The threat they could pose to Singapore is presently hidden because they appear to contain neutral and non-controversial stories, he said. “But this makes them appear more credible, so that if in future they feature propaganda, false information, or even scams, then it will be harder to distinguish from the ‘real’ stories.”
It costs little to copy a large amount of authentic content that is fact-based, credible, verified, well-sourced and well-written to make a website look credible, Mr Ang said.
“This will pay off in future, because an influence operation can post false, biased, or outrageous stories, which then appear more credible because the website as whole appears credible,” he said.
Dr Gulizar Haciyakupoglu, a senior associate fellow at the Centre of Excellence for National Security at RSIS, added that these inauthentic sites could begin putting up misleading or divisive information after building up their audience.
The Ministry of Home Affairs had said on April 23 that the reach of the six websites that have been blocked was low and that there was no evidence of any attempt to launch a hostile information campaign.
In the statement announcing their move to block the six sites, the authorities noted that most of these websites became active only after the Writ of Election was issued on April 15, 2025, before the 2025 General Election.

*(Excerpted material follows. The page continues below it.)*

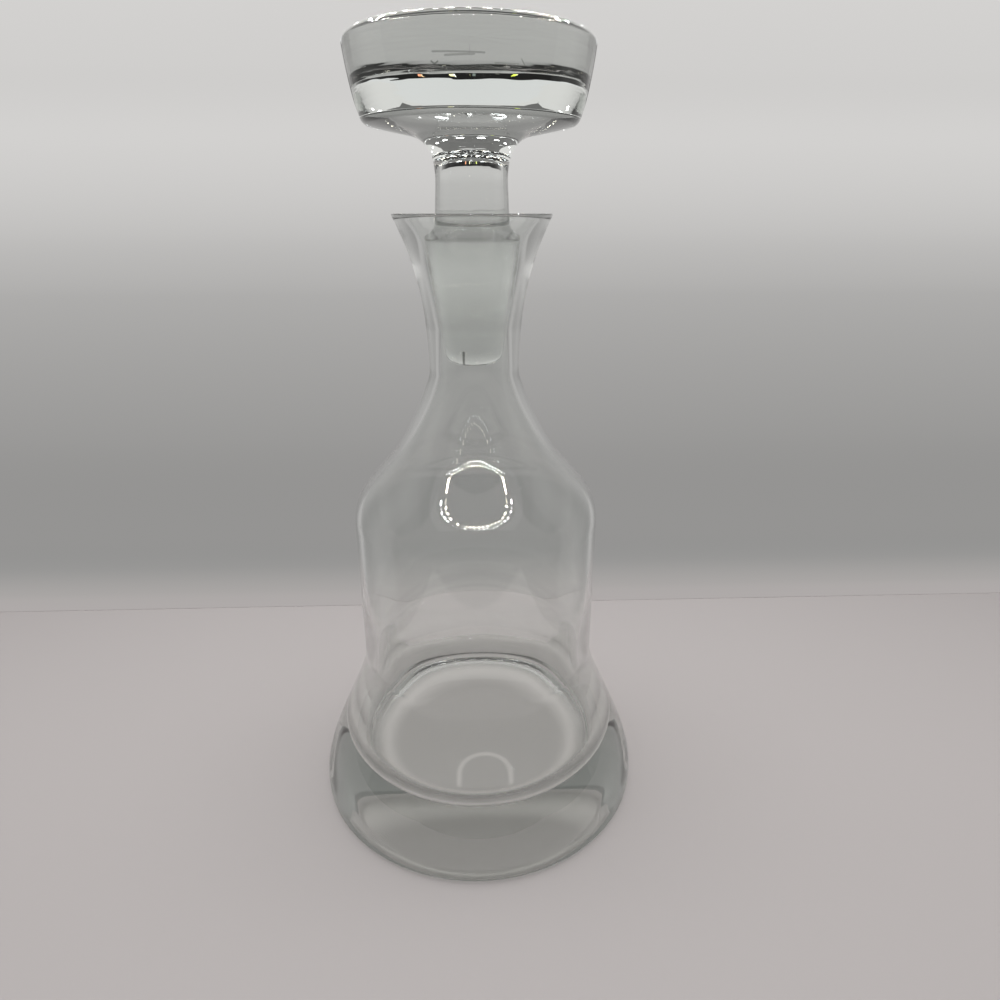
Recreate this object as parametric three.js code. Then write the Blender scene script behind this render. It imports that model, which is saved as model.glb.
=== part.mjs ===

On whether this was a deliberate attempt to influence the election, Mr Ang said it is difficult to conclusively form a judgment on this without other evidence.
Research shows these types of sites are prepared for many countries, not just Singapore, Mr Ang said.
“If a hostile information campaign is mounted, it could look like what we’ve seen in cases like the US, where a seemingly innocent-looking ‘news’ website starts publishing false, biased, or outrageous stories that target race, religion, gender, or other issues, which are in turn shared widely through fake accounts on social media and chat groups,” he said.